▶ WHAT YOU NEED TO DO
Repeat the records below exactly as they appear.

▶ GIVEN RECORDS
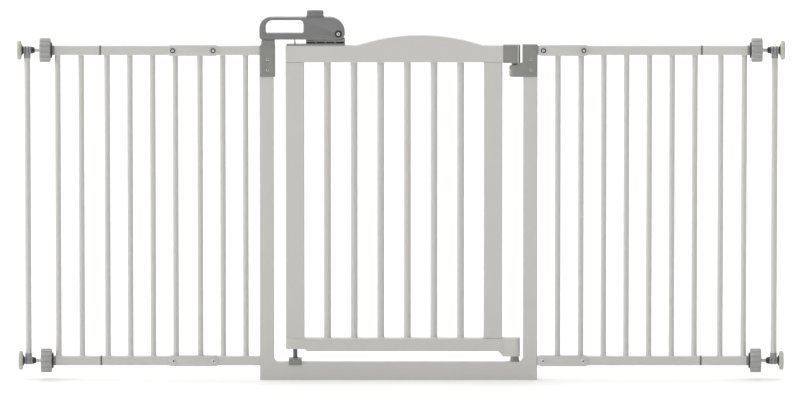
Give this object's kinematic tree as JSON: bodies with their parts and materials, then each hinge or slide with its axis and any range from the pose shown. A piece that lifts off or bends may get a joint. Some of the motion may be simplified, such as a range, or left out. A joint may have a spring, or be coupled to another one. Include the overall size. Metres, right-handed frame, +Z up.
{
  "type": "safety baby gate",
  "caption": "Pressure-mounted walk-through child safety gate: white tube frame, swinging barred door with arched top rail, grey lift handle, tension wheels and wall pads.",
  "frame": {"origin": "on the floor, midway between the wall pads and midway through the gate's depth", "axes": "+X from the latch side to the hinge side, along the gate's width; +Y from the front to the back; +Z up"},
  "size_m": [1.595, 0.0496, 0.7747],
  "materials": {
    "white_paint": "satin powder coat",
    "white_plastic": "moulded, fine grain",
    "grey_plastic": "moulded, fine grain",
    "handle_grey": "moulded, satin",
    "dark_plastic": "moulded, matt",
    "black_plastic": "moulded, matt",
    "wheel_grey": "moulded, satin",
    "pad_rubber": "soft matt",
    "zinc_steel": "bright zinc plate",
    "spring_steel": "drawn wire"
  },
  "bodies": {
    "frame": {"left_post": "white_paint", "right_post": "white_paint", "threshold_bar": "white_paint", "main_rails": "white_paint", "main_bars": "white_paint", "left_extension_rails": "white_paint", "left_extension_bars": "white_paint", "right_extension_rails": "white_paint", "right_extension_bars": "white_paint", "end_rails": "white_paint", "end_bars": "white_paint", "rail_joiners": "dark_plastic", "joint_plates": "white_paint", "joint_screws": "zinc_steel", "rail_end_plugs": "black_plastic", "latch_catch_bracket": "grey_plastic", "hinge_bracket": "grey_plastic", "bracket_screws": "zinc_steel", "latch_saddle": "grey_plastic", "lower_hinge_socket": "grey_plastic", "lower_hinge_pin": "zinc_steel"},
    "left_top_wheel": {"left_top_wheel": "wheel_grey", "left_top_nut": "zinc_steel"},
    "left_bottom_wheel": {"left_bottom_wheel": "wheel_grey", "left_bottom_nut": "zinc_steel"},
    "right_top_wheel": {"right_top_wheel": "wheel_grey", "right_top_nut": "zinc_steel"},
    "right_bottom_wheel": {"right_bottom_wheel": "wheel_grey", "right_bottom_nut": "zinc_steel"},
    "left_wall_set": {"left_adjuster_bolts": "zinc_steel", "left_pad_stems": "black_plastic", "left_rod_clips": "grey_plastic", "left_gap_rod": "white_paint", "left_wall_pads": "pad_rubber"},
    "right_wall_set": {"right_adjuster_bolts": "zinc_steel", "right_pad_stems": "black_plastic", "right_rod_clips": "grey_plastic", "right_gap_rod": "white_paint", "right_wall_pads": "pad_rubber"},
    "door": {"door_top_rail": "white_paint", "door_left_stile": "white_paint", "door_right_stile": "white_paint", "door_bottom_rail": "white_paint", "door_bars": "white_paint", "latch_foot": "white_plastic", "upper_hinge_block": "grey_plastic", "upper_hinge_pin": "zinc_steel", "lower_hinge_block": "white_plastic", "handle_base": "dark_plastic", "handle_base_screws": "zinc_steel", "spring_seat": "white_plastic"},
    "handle": {"handle_shell": "handle_grey", "latch_tongue": "zinc_steel", "handle_pins": "zinc_steel", "pivot_washers": "dark_plastic", "button_spring": "spring_steel"},
    "button": {"release_button": "handle_grey"},
    "latch_rod": {"pull_rod": "zinc_steel", "latch_pin": "dark_plastic", "latch_spring": "spring_steel"}
  },
  "joints": [
    {"name": "door_swing", "type": "hinge", "parent": "frame", "child": "door", "pos_m": [0.2368, 0, 0], "axis": [0, 0, 1], "range_deg": [-90, 90]},
    {"name": "handle_lift", "type": "hinge", "parent": "door", "child": "handle", "pos_m": [-0.1301, 0, 0.7255], "axis": [0, 1, 0], "range_deg": [0, 10]},
    {"name": "latch_rod_lift", "type": "slide", "parent": "door", "child": "latch_rod", "axis": [0, 0, 1], "range_m": [0, 0.016], "deforming": ["latch_spring"]},
    {"name": "button_press", "type": "slide", "parent": "handle", "child": "button", "axis": [0, 0, -1], "range_m": [0, 0.005], "stiffness_N_per_m": 300, "springref_m": -0.002, "deforming": ["button_spring"]},
    {"name": "left_top_wheel_turn", "type": "hinge", "parent": "frame", "child": "left_top_wheel", "pos_m": [-0.7393, 0, 0.6905], "axis": [1, 0, 0], "range_deg": [-1440, 2160]},
    {"name": "left_bottom_wheel_turn", "type": "hinge", "parent": "frame", "child": "left_bottom_wheel", "pos_m": [-0.7393, 0, 0.04], "axis": [1, 0, 0], "range_deg": [-1441, 2161]},
    {"name": "left_wall_set_slide", "type": "slide", "parent": "frame", "child": "left_wall_set", "axis": [-1, 0, 0], "range_m": [-0.008, 0.012]},
    {"name": "right_top_wheel_turn", "type": "hinge", "parent": "frame", "child": "right_top_wheel", "pos_m": [0.7393, 0, 0.6905], "axis": [-1, 0, 0], "range_deg": [-1440, 2160]},
    {"name": "right_bottom_wheel_turn", "type": "hinge", "parent": "frame", "child": "right_bottom_wheel", "pos_m": [0.7393, 0, 0.04], "axis": [-1, 0, 0], "range_deg": [-1441, 2161]},
    {"name": "right_wall_set_slide", "type": "slide", "parent": "frame", "child": "right_wall_set", "axis": [1, 0, 0], "range_m": [-0.008, 0.012]}
  ],
  "couplings": [
    {"joint": "latch_rod_lift", "follows": "handle_lift", "m_per_rad": 0.0904},
    {"joint": "left_top_wheel_turn", "follows": "left_wall_set_slide", "rad_per_m": 3141.6},
    {"joint": "left_bottom_wheel_turn", "follows": "left_wall_set_slide", "rad_per_m": 3141.6},
    {"joint": "right_top_wheel_turn", "follows": "right_wall_set_slide", "rad_per_m": 3141.6},
    {"joint": "right_bottom_wheel_turn", "follows": "right_wall_set_slide", "rad_per_m": 3141.6}
  ]
}
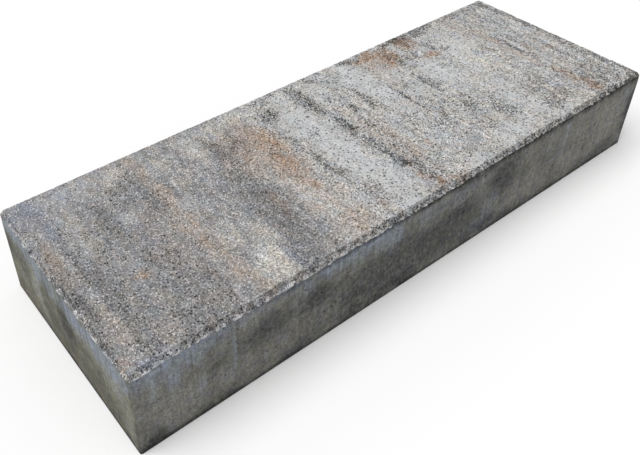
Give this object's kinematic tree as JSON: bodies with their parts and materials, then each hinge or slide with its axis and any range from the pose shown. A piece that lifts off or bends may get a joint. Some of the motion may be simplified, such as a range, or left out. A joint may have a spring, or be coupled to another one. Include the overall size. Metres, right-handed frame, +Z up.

▶ TASK ANSWER
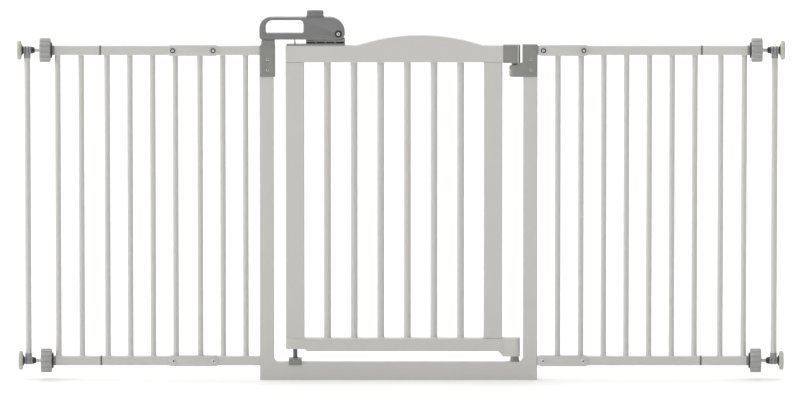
Give this object's kinematic tree as JSON: bodies with their parts and materials, then each hinge or slide with its axis and any range from the pose shown. A piece that lifts off or bends may get a joint. Some of the motion may be simplified, such as a range, or left out. A joint may have a spring, or be coupled to another one. Include the overall size. Metres, right-handed frame, +Z up.
{
  "type": "safety baby gate",
  "caption": "Pressure-mounted walk-through child safety gate: white tube frame, swinging barred door with arched top rail, grey lift handle, tension wheels and wall pads.",
  "frame": {"origin": "on the floor, midway between the wall pads and midway through the gate's depth", "axes": "+X from the latch side to the hinge side, along the gate's width; +Y from the front to the back; +Z up"},
  "size_m": [1.595, 0.0496, 0.7747],
  "materials": {
    "white_paint": "satin powder coat",
    "white_plastic": "moulded, fine grain",
    "grey_plastic": "moulded, fine grain",
    "handle_grey": "moulded, satin",
    "dark_plastic": "moulded, matt",
    "black_plastic": "moulded, matt",
    "wheel_grey": "moulded, satin",
    "pad_rubber": "soft matt",
    "zinc_steel": "bright zinc plate",
    "spring_steel": "drawn wire"
  },
  "bodies": {
    "frame": {"left_post": "white_paint", "right_post": "white_paint", "threshold_bar": "white_paint", "main_rails": "white_paint", "main_bars": "white_paint", "left_extension_rails": "white_paint", "left_extension_bars": "white_paint", "right_extension_rails": "white_paint", "right_extension_bars": "white_paint", "end_rails": "white_paint", "end_bars": "white_paint", "rail_joiners": "dark_plastic", "joint_plates": "white_paint", "joint_screws": "zinc_steel", "rail_end_plugs": "black_plastic", "latch_catch_bracket": "grey_plastic", "hinge_bracket": "grey_plastic", "bracket_screws": "zinc_steel", "latch_saddle": "grey_plastic", "lower_hinge_socket": "grey_plastic", "lower_hinge_pin": "zinc_steel"},
    "left_top_wheel": {"left_top_wheel": "wheel_grey", "left_top_nut": "zinc_steel"},
    "left_bottom_wheel": {"left_bottom_wheel": "wheel_grey", "left_bottom_nut": "zinc_steel"},
    "right_top_wheel": {"right_top_wheel": "wheel_grey", "right_top_nut": "zinc_steel"},
    "right_bottom_wheel": {"right_bottom_wheel": "wheel_grey", "right_bottom_nut": "zinc_steel"},
    "left_wall_set": {"left_adjuster_bolts": "zinc_steel", "left_pad_stems": "black_plastic", "left_rod_clips": "grey_plastic", "left_gap_rod": "white_paint", "left_wall_pads": "pad_rubber"},
    "right_wall_set": {"right_adjuster_bolts": "zinc_steel", "right_pad_stems": "black_plastic", "right_rod_clips": "grey_plastic", "right_gap_rod": "white_paint", "right_wall_pads": "pad_rubber"},
    "door": {"door_top_rail": "white_paint", "door_left_stile": "white_paint", "door_right_stile": "white_paint", "door_bottom_rail": "white_paint", "door_bars": "white_paint", "latch_foot": "white_plastic", "upper_hinge_block": "grey_plastic", "upper_hinge_pin": "zinc_steel", "lower_hinge_block": "white_plastic", "handle_base": "dark_plastic", "handle_base_screws": "zinc_steel", "spring_seat": "white_plastic"},
    "handle": {"handle_shell": "handle_grey", "latch_tongue": "zinc_steel", "handle_pins": "zinc_steel", "pivot_washers": "dark_plastic", "button_spring": "spring_steel"},
    "button": {"release_button": "handle_grey"},
    "latch_rod": {"pull_rod": "zinc_steel", "latch_pin": "dark_plastic", "latch_spring": "spring_steel"}
  },
  "joints": [
    {"name": "door_swing", "type": "hinge", "parent": "frame", "child": "door", "pos_m": [0.2368, 0, 0], "axis": [0, 0, 1], "range_deg": [-90, 90]},
    {"name": "handle_lift", "type": "hinge", "parent": "door", "child": "handle", "pos_m": [-0.1301, 0, 0.7255], "axis": [0, 1, 0], "range_deg": [0, 10]},
    {"name": "latch_rod_lift", "type": "slide", "parent": "door", "child": "latch_rod", "axis": [0, 0, 1], "range_m": [0, 0.016], "deforming": ["latch_spring"]},
    {"name": "button_press", "type": "slide", "parent": "handle", "child": "button", "axis": [0, 0, -1], "range_m": [0, 0.005], "stiffness_N_per_m": 300, "springref_m": -0.002, "deforming": ["button_spring"]},
    {"name": "left_top_wheel_turn", "type": "hinge", "parent": "frame", "child": "left_top_wheel", "pos_m": [-0.7393, 0, 0.6905], "axis": [1, 0, 0], "range_deg": [-1440, 2160]},
    {"name": "left_bottom_wheel_turn", "type": "hinge", "parent": "frame", "child": "left_bottom_wheel", "pos_m": [-0.7393, 0, 0.04], "axis": [1, 0, 0], "range_deg": [-1441, 2161]},
    {"name": "left_wall_set_slide", "type": "slide", "parent": "frame", "child": "left_wall_set", "axis": [-1, 0, 0], "range_m": [-0.008, 0.012]},
    {"name": "right_top_wheel_turn", "type": "hinge", "parent": "frame", "child": "right_top_wheel", "pos_m": [0.7393, 0, 0.6905], "axis": [-1, 0, 0], "range_deg": [-1440, 2160]},
    {"name": "right_bottom_wheel_turn", "type": "hinge", "parent": "frame", "child": "right_bottom_wheel", "pos_m": [0.7393, 0, 0.04], "axis": [-1, 0, 0], "range_deg": [-1441, 2161]},
    {"name": "right_wall_set_slide", "type": "slide", "parent": "frame", "child": "right_wall_set", "axis": [1, 0, 0], "range_m": [-0.008, 0.012]}
  ],
  "couplings": [
    {"joint": "latch_rod_lift", "follows": "handle_lift", "m_per_rad": 0.0904},
    {"joint": "left_top_wheel_turn", "follows": "left_wall_set_slide", "rad_per_m": 3141.6},
    {"joint": "left_bottom_wheel_turn", "follows": "left_wall_set_slide", "rad_per_m": 3141.6},
    {"joint": "right_top_wheel_turn", "follows": "right_wall_set_slide", "rad_per_m": 3141.6},
    {"joint": "right_bottom_wheel_turn", "follows": "right_wall_set_slide", "rad_per_m": 3141.6}
  ]
}
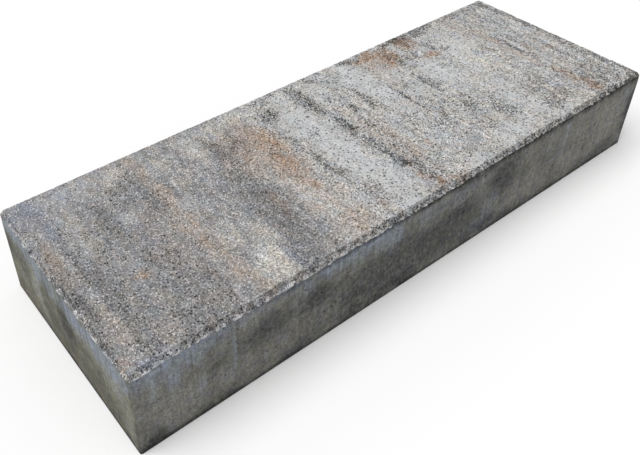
Give this object's kinematic tree as JSON: bodies with their parts and materials, then each hinge or slide with its axis and any range from the pose shown. A piece that lifts off or bends may get a joint. Some of the motion may be simplified, such as a range, or left out. A joint may have a spring, or be coupled to another one. Include the overall size. Metres, right-handed frame, +Z up.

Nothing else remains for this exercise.